Temuan Tentang Kondisi Pekerja Migran Indonesia Saat Kunjungan Kerja ke Yordania
Senator Dapil DKI Jakarta
Senator Dapil DKI Jakarta
Temuan Tentang Kondisi Pekerja Migran Indonesia Saat Kunjungan Kerja ke Yordania

Temuan Tentang Kondisi Pekerja Migran Indonesia Saat Kunjungan Kerja ke Yordania

Kemarin malam delegasi Komite III DPD RI disambut hangat di Amman Jordan oleh Dubes RI untuk Yordania & Palestina, Bapak. Andy Rachmianto dan istri, Ibu Ismi Rachmianto.
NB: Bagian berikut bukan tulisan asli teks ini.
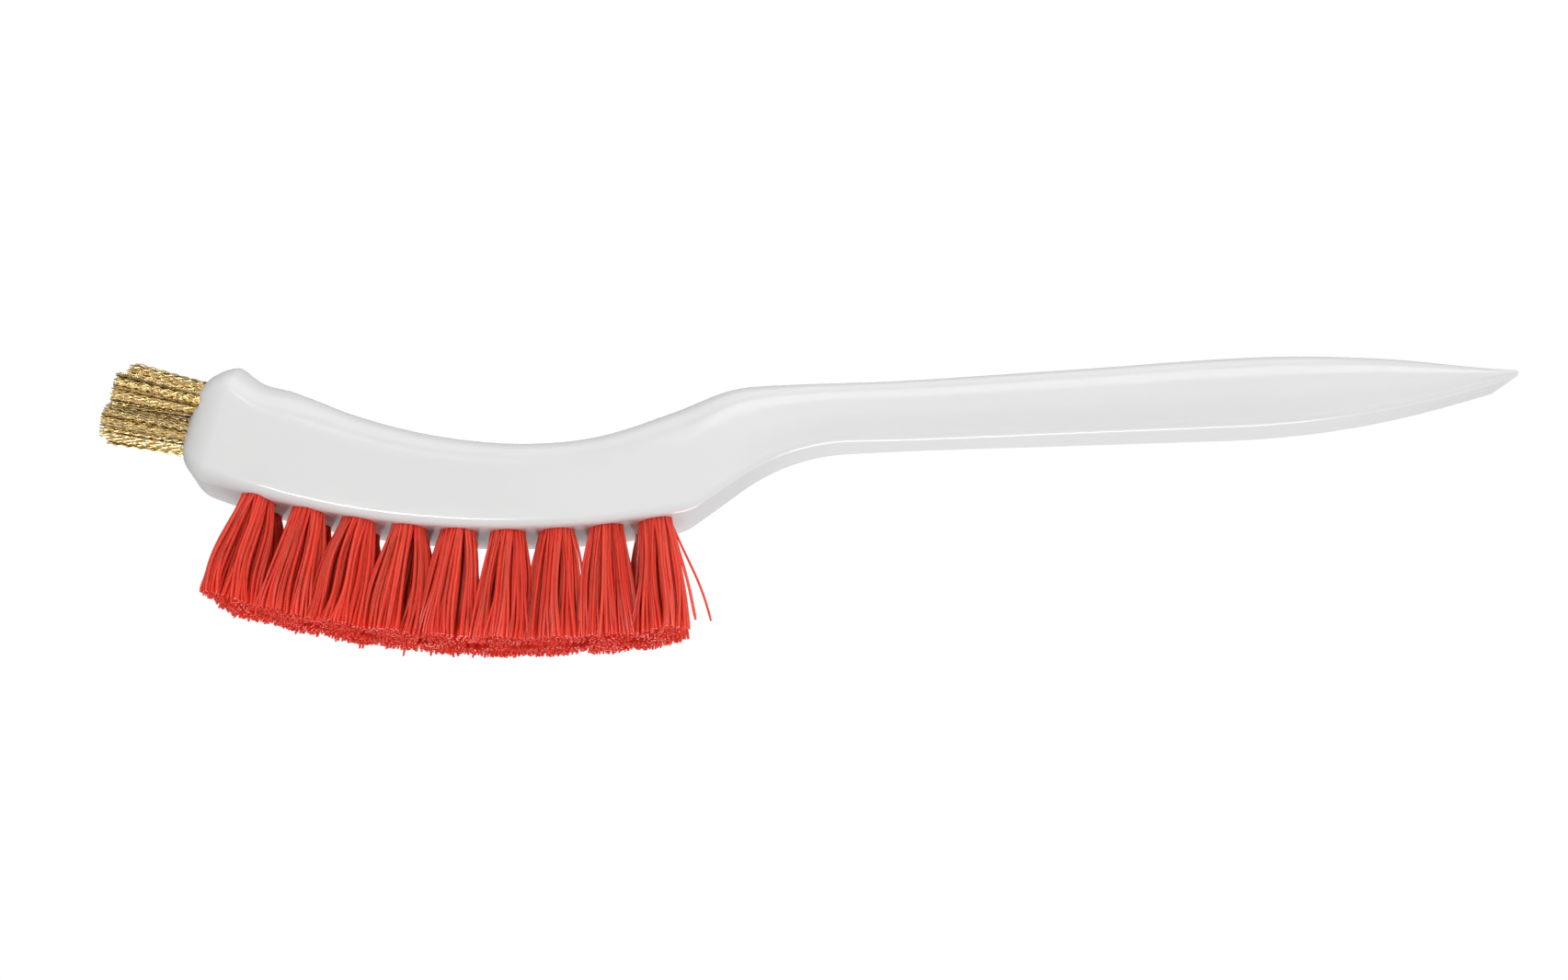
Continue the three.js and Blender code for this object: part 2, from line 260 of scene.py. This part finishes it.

Saya berkesempatan memimpin delegasi Komite III DPD RI melakukan Kunjungan Kerja ke Amman Jordan dalam rangka evaluasi implementasi UU No.18 Tahun 2017 tentang Pelindungan Pekerja Migran Indonesia. Saya mengucapkan terima Kasih banyak kepada Dubes RI untuk Yordania & Palestina Bp Andy Rachmianto yang telah memberikan banyak masukan terkait kondisi-kondisi PMI (Pekerja Migran Indonesia) di Yordania.

Meningkatnya pekerja migran di setiap negara merupakan keniscayaan bahkan perkembangan era globalisasi, lalu lintas migrant workers antar negara tidak lagi dibedakan antara negara maju dan negara berkembang.

Indonesia sebagai salah satu negara berkembang melakukan hal yang sama dengan menempatkan pekerja migran ke luar negeri. Penempatan pekerja migran ke luar negeri merupakan bentuk peran serta Indonesia dalam peningkatan kerjasama antar negara di satu sisi. Dan di sisi lain merupakan bentuk peningkatan kualitas ekonomi dan kehidupan masyarakat Indonesia yang dijamin dalam Pasal 27 ayat (2) UUD 1945 sehingga terbuka luas bagi setiap warga negara Indonesia untuk bekerja.

Meskipun bekerja di luar negeri merupakan hak asasi manusia, bagi Indonesia asumsi yang seharusnya tersedia adalah:

  1. Pertama, ketersediaan lapangan kerja di dalam negeri bagi angkatan kerja yang ada sehingga mampu menghentikan arus pekerja domestik migran secara alamiah.
  2. Kedua, terdapat jaminan kepastian kelayakan dan sekaligus perlindungan bagi pekerja domestik migran tanah air di luar negeri untuk mendapat penghidupan serta kesejahteraan. Namun kedua pilihan di atas dalam realitas tidak mudah dipenuhi.

Terlepas dari argumentasi di atas, fakta yang tidak terbantahkan bagi Indonesia adalah bahwa remitensi pekerja migran Indonesia sangat tinggi. Menurut BNP2TKI jumlah remitansi pekerja migran Indonesia pada tahun 2016 sebesar US$ 8,1 miliar atau Rp 108,32 triliun sedangkan pada Januari sd November 2017 silam mencapai sebesar US$ 8 miliar atau setara Rp 108 triliun. Demikian halnya dengan data penempatan pekerja migran Indonesia. Sepanjang Januari-Agustus 2017, Badan Nasional Penempatan dan Perlindungan Tenaga Kerja Indonesia (BNP2TKI) telah berhasil menempatkan 148.285 TKI ke sejumlah negara. Para pekerja migran prosedural tersebut tersebar di kawasan Asia-Pasifik, Amerika, Timur Tengah, dan Eropa.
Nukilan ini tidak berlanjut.